**Problem to work on**.
Below you will find a set of lines. Repeat them all exactly.

**Material**.

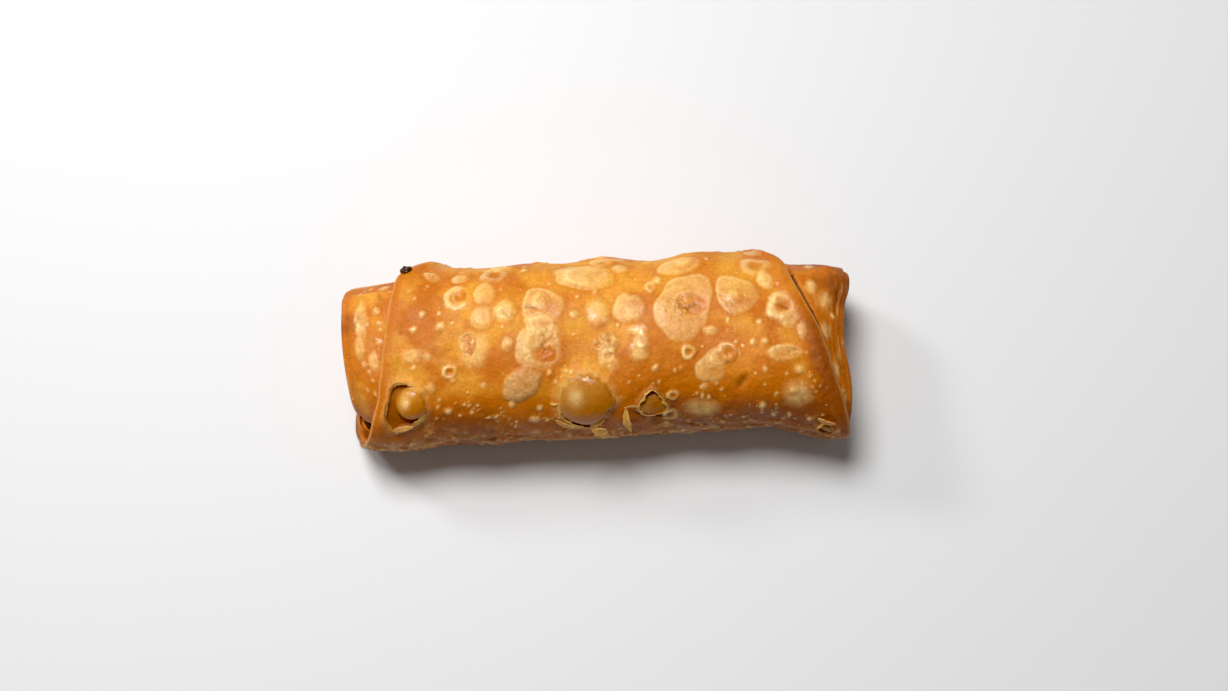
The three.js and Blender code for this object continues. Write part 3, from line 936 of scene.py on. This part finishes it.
def lip(b):
    """The torn shell that still stands over the edge of a burst blister."""
    way = np.linspace(0, 2 * np.pi, LIP_ROUND, endpoint=False)[:, None]
    places = b.places_round(way)
    reach = 0.05 + 0.7 * smooth(noise(places, 3.4, 51) + 0.5 * noise(places, 1.1, 52), 0.1, 0.9)
    lift = 0.05 + 0.3 * noise(places, 3, 53)
    torn = b.torn_edge(way)
    # From under the collar's skin to the free edge.
    share = np.linspace(0, 1, LIP_ACROSS)
    q = torn * mix(1.1, 1, share) - share * reach / b.half_x
    out = burst_collar(q / torn) + share**2 * lift - 0.15 * (1 - share)
    x = b.x + q * np.cos(way) * b.half_x
    girth = b.girth + q * np.sin(way) * b.half_girth
    points, edge = shell_strip(x, girth, out, SHELL * mix(1, 0.6, share), share**8)
    return points, [grid_faces(LIP_ROUND + 1, 2 * LIP_ACROSS) % len(points)], edge


# Flakes of broken shell: ribbons through places in the view, each (right, up, height over the skin,
# width, and how much higher its left edge stands than its right).
FLAKES = [
    [
        (-0.9, -18.3, 0.4, 1.0, 0), (-3.6, -20.7, 0.9, 2.0, 0.4), (-5.6, -22.4, 1.2, 2.2, 0.6),
        (-6.5, -23.5, 1.0, 0.9, 0.2),
    ],
    [
        (-6.6, -23.4, 1.1, 0.6, 0), (-4.9, -24.0, 1.9, 2.4, -0.5), (-3.0, -23.6, 2.4, 3.2, -0.4),
        (-2.2, -23.3, 2.4, 1.8, 0),
    ],
    [
        (3.6, -18.6, 0.4, 0.6, 0), (3.4, -20.6, 1.2, 2.0, 0.4), (4.0, -22.6, 1.6, 2.5, 0.8),
        (5.0, -24.6, 1.4, 0.5, 0.6),
    ],
    [(2.9, -18.2, 0.6, 0.5, 0), (5.0, -17.9, 0.8, 1.0, 0.4), (7.6, -17.9, 0.7, 0.6, 0.2)],
    [(-66.6, -12.9, 0.7, 0.5, 0.3), (-64.4, -11.2, 1.1, 1.0, 0.5), (-61.4, -11.6, 0.9, 0.5, 0.3)],
    [(-65.8, -25.0, 0.5, 0.8, 0), (-63.2, -24.4, 0.9, 1.5, -0.4), (-60.0, -23.9, 0.8, 0.7, -0.2)],
    [(-59.9, -23.2, 0.8, 0.8, 0.2), (-58.1, -21.9, 1.1, 1.5, 0.5), (-56.3, -20.0, 0.8, 0.5, 0.2)],
    [(-68.2, -22.2, 0.5, 0.5, 0), (-68.2, -18.6, 0.7, 0.9, 0.3), (-67.2, -15.4, 0.6, 0.5, 0)],
    [(-16.4, -17.0, 0.7, 0.4, 0), (-18.2, -17.4, 0.6, 0.7, 0.3), (-19.2, -17.0, 0.4, 0.3, 0)],
    [(-17.4, -22.0, 0.5, 0.6, 0), (-15.0, -23.2, 0.8, 1.6, 0.3), (-12.0, -24.0, 0.7, 0.8, 0)],
    [
        (61.0, -21.6, 0.3, 0.8, 0), (62.6, -22.0, 1.0, 2.2, 0.5), (64.6, -22.6, 1.1, 2.0, 0.3),
        (66, -23.2, 0.7, 0.7, 0),
    ],
]
FLAKE_STEPS = 26
FLAKE_ACROSS = 7


def flake(stations, seed):
    """A thin curled scrap of shell with a ragged outline."""
    share = np.linspace(0, 1, FLAKE_STEPS)
    knots = np.linspace(0, 1, len(stations))
    tracks = np.array([(*WRAP_SKIN.place(right, up)[:2], *rest) for right, up, *rest in stations]).T
    x, girth, out, width, lean = (through(spread(knots, track), share)[:, None] for track in tracks)
    heading = np.arctan2(np.gradient(girth, axis=0), np.gradient(x, axis=0))
    line = spread(6 * share, 0, 7.7 * seed)
    half = width / 2 * (1 + 0.3 * noise(line, 0.8, 61) + 0.2 * noise(line, 0.35, 63))[:, None]
    across = np.linspace(-1, 1, FLAKE_ACROSS)
    side = across * half
    x = x - side * np.sin(heading)
    girth = girth + side * np.cos(heading)
    out = out + 0.5 * lean * side / np.maximum(half, 0.1) + 0.12 * side**2
    points, edge = shell_strip(x, girth, out, SHELL, np.abs(across) ** 4)
    return points, ribbon_faces(FLAKE_STEPS, FLAKE_ACROSS), edge


def shell_flakes(blisters, material):
    """All the broken shell, as one piece."""
    scraps = [lip(b) for b in blisters if b.kind == "burst"]
    scraps += [flake(row, seed) for seed, row in enumerate(FLAKES)]
    points, faces = joined([scrap[:2] for scrap in scraps])
    edge = np.concatenate([scrap[2] for scrap in scraps])
    tones = {name: np.zeros(len(points)) for name in TONES}
    tones.update(edge=edge, pale=0.3 + 0.35 * edge, brown=np.full(len(points), 0.2))
    return new_piece("shell_flakes", points, faces, tones, material, None)


# Where the ends' dough was folded in: two places in the view, and how far the side below stands out.
FOLDS = [((51.5, 20.6), (70.5, 21.2), 0.9), ((-79, 14.6), (-63, 16.8), 0.7)]
FOLD_REACH = 9  # mm over which a fold's step fades away again

INNER_COLUMNS = 300
END_STEP, MIDDLE_STEP = 0.5, 1.1
END_LENGTH = 20
FOLD_RINGS = 8
FACE_RINGS = 26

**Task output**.
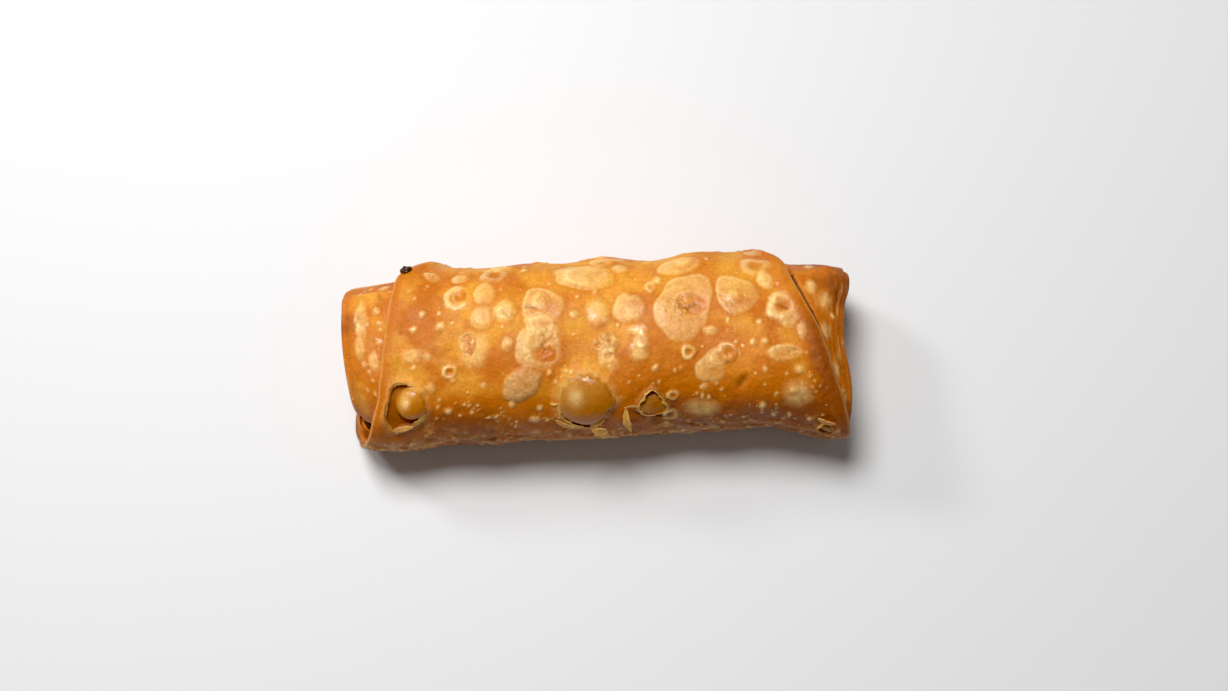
The three.js and Blender code for this object continues. Write part 3, from line 936 of scene.py on. This part finishes it.
def lip(b):
    """The torn shell that still stands over the edge of a burst blister."""
    way = np.linspace(0, 2 * np.pi, LIP_ROUND, endpoint=False)[:, None]
    places = b.places_round(way)
    reach = 0.05 + 0.7 * smooth(noise(places, 3.4, 51) + 0.5 * noise(places, 1.1, 52), 0.1, 0.9)
    lift = 0.05 + 0.3 * noise(places, 3, 53)
    torn = b.torn_edge(way)
    # From under the collar's skin to the free edge.
    share = np.linspace(0, 1, LIP_ACROSS)
    q = torn * mix(1.1, 1, share) - share * reach / b.half_x
    out = burst_collar(q / torn) + share**2 * lift - 0.15 * (1 - share)
    x = b.x + q * np.cos(way) * b.half_x
    girth = b.girth + q * np.sin(way) * b.half_girth
    points, edge = shell_strip(x, girth, out, SHELL * mix(1, 0.6, share), share**8)
    return points, [grid_faces(LIP_ROUND + 1, 2 * LIP_ACROSS) % len(points)], edge


# Flakes of broken shell: ribbons through places in the view, each (right, up, height over the skin,
# width, and how much higher its left edge stands than its right).
FLAKES = [
    [
        (-0.9, -18.3, 0.4, 1.0, 0), (-3.6, -20.7, 0.9, 2.0, 0.4), (-5.6, -22.4, 1.2, 2.2, 0.6),
        (-6.5, -23.5, 1.0, 0.9, 0.2),
    ],
    [
        (-6.6, -23.4, 1.1, 0.6, 0), (-4.9, -24.0, 1.9, 2.4, -0.5), (-3.0, -23.6, 2.4, 3.2, -0.4),
        (-2.2, -23.3, 2.4, 1.8, 0),
    ],
    [
        (3.6, -18.6, 0.4, 0.6, 0), (3.4, -20.6, 1.2, 2.0, 0.4), (4.0, -22.6, 1.6, 2.5, 0.8),
        (5.0, -24.6, 1.4, 0.5, 0.6),
    ],
    [(2.9, -18.2, 0.6, 0.5, 0), (5.0, -17.9, 0.8, 1.0, 0.4), (7.6, -17.9, 0.7, 0.6, 0.2)],
    [(-66.6, -12.9, 0.7, 0.5, 0.3), (-64.4, -11.2, 1.1, 1.0, 0.5), (-61.4, -11.6, 0.9, 0.5, 0.3)],
    [(-65.8, -25.0, 0.5, 0.8, 0), (-63.2, -24.4, 0.9, 1.5, -0.4), (-60.0, -23.9, 0.8, 0.7, -0.2)],
    [(-59.9, -23.2, 0.8, 0.8, 0.2), (-58.1, -21.9, 1.1, 1.5, 0.5), (-56.3, -20.0, 0.8, 0.5, 0.2)],
    [(-68.2, -22.2, 0.5, 0.5, 0), (-68.2, -18.6, 0.7, 0.9, 0.3), (-67.2, -15.4, 0.6, 0.5, 0)],
    [(-16.4, -17.0, 0.7, 0.4, 0), (-18.2, -17.4, 0.6, 0.7, 0.3), (-19.2, -17.0, 0.4, 0.3, 0)],
    [(-17.4, -22.0, 0.5, 0.6, 0), (-15.0, -23.2, 0.8, 1.6, 0.3), (-12.0, -24.0, 0.7, 0.8, 0)],
    [
        (61.0, -21.6, 0.3, 0.8, 0), (62.6, -22.0, 1.0, 2.2, 0.5), (64.6, -22.6, 1.1, 2.0, 0.3),
        (66, -23.2, 0.7, 0.7, 0),
    ],
]
FLAKE_STEPS = 26
FLAKE_ACROSS = 7


def flake(stations, seed):
    """A thin curled scrap of shell with a ragged outline."""
    share = np.linspace(0, 1, FLAKE_STEPS)
    knots = np.linspace(0, 1, len(stations))
    tracks = np.array([(*WRAP_SKIN.place(right, up)[:2], *rest) for right, up, *rest in stations]).T
    x, girth, out, width, lean = (through(spread(knots, track), share)[:, None] for track in tracks)
    heading = np.arctan2(np.gradient(girth, axis=0), np.gradient(x, axis=0))
    line = spread(6 * share, 0, 7.7 * seed)
    half = width / 2 * (1 + 0.3 * noise(line, 0.8, 61) + 0.2 * noise(line, 0.35, 63))[:, None]
    across = np.linspace(-1, 1, FLAKE_ACROSS)
    side = across * half
    x = x - side * np.sin(heading)
    girth = girth + side * np.cos(heading)
    out = out + 0.5 * lean * side / np.maximum(half, 0.1) + 0.12 * side**2
    points, edge = shell_strip(x, girth, out, SHELL, np.abs(across) ** 4)
    return points, ribbon_faces(FLAKE_STEPS, FLAKE_ACROSS), edge


def shell_flakes(blisters, material):
    """All the broken shell, as one piece."""
    scraps = [lip(b) for b in blisters if b.kind == "burst"]
    scraps += [flake(row, seed) for seed, row in enumerate(FLAKES)]
    points, faces = joined([scrap[:2] for scrap in scraps])
    edge = np.concatenate([scrap[2] for scrap in scraps])
    tones = {name: np.zeros(len(points)) for name in TONES}
    tones.update(edge=edge, pale=0.3 + 0.35 * edge, brown=np.full(len(points), 0.2))
    return new_piece("shell_flakes", points, faces, tones, material, None)


# Where the ends' dough was folded in: two places in the view, and how far the side below stands out.
FOLDS = [((51.5, 20.6), (70.5, 21.2), 0.9), ((-79, 14.6), (-63, 16.8), 0.7)]
FOLD_REACH = 9  # mm over which a fold's step fades away again

INNER_COLUMNS = 300
END_STEP, MIDDLE_STEP = 0.5, 1.1
END_LENGTH = 20
FOLD_RINGS = 8
FACE_RINGS = 26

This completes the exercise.